# Wysiwyg - Editor für den Browser



## Pasche (21. Jul 2005)

Kann mir jemand einen Wysiwyg HTML Editor empfehlen, der in Java oder JavaScript geschrieben ist, und sowohl mit dem Internet Explorer als auch mit Mozilla funktioniert?


----------



## Nick H. (21. Jul 2005)

ich hab nen Haufen HTML-Editoren
aber was ist Wysiwyg?


----------



## Bleiglanz (21. Jul 2005)

du meinst im browser

RTE Rich text Editor...


----------



## Pasche (21. Jul 2005)

What You See Is What You Get, wie z.B.

http://www.fckeditor.net/

Nur der funktioniert bei mir leider nicht richtig


----------



## Pasche (21. Jul 2005)

Bleiglanz hat gesagt.:
			
		

> du meinst im browser
> 
> RTE Rich text Editor...



Bestens, genau das was ich gesucht habe.
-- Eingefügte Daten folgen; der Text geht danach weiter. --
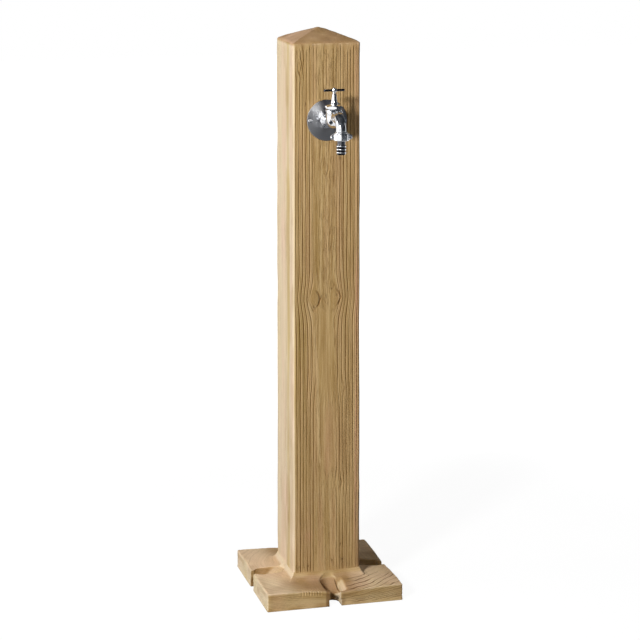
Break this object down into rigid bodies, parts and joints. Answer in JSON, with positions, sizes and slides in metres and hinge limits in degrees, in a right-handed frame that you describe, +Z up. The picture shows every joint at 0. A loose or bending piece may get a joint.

Schön klein und kompakt. Danke  :toll:


----------



## Pasche (6. Sep 2005)

Gibt es auch einen Editor, den man problemlos in eine JSP einbinden kann? Beim FCK Editor ist das zwar generell möglich, das Teil ist meiner Meinung nach aber hoffnungslos überladen.


----------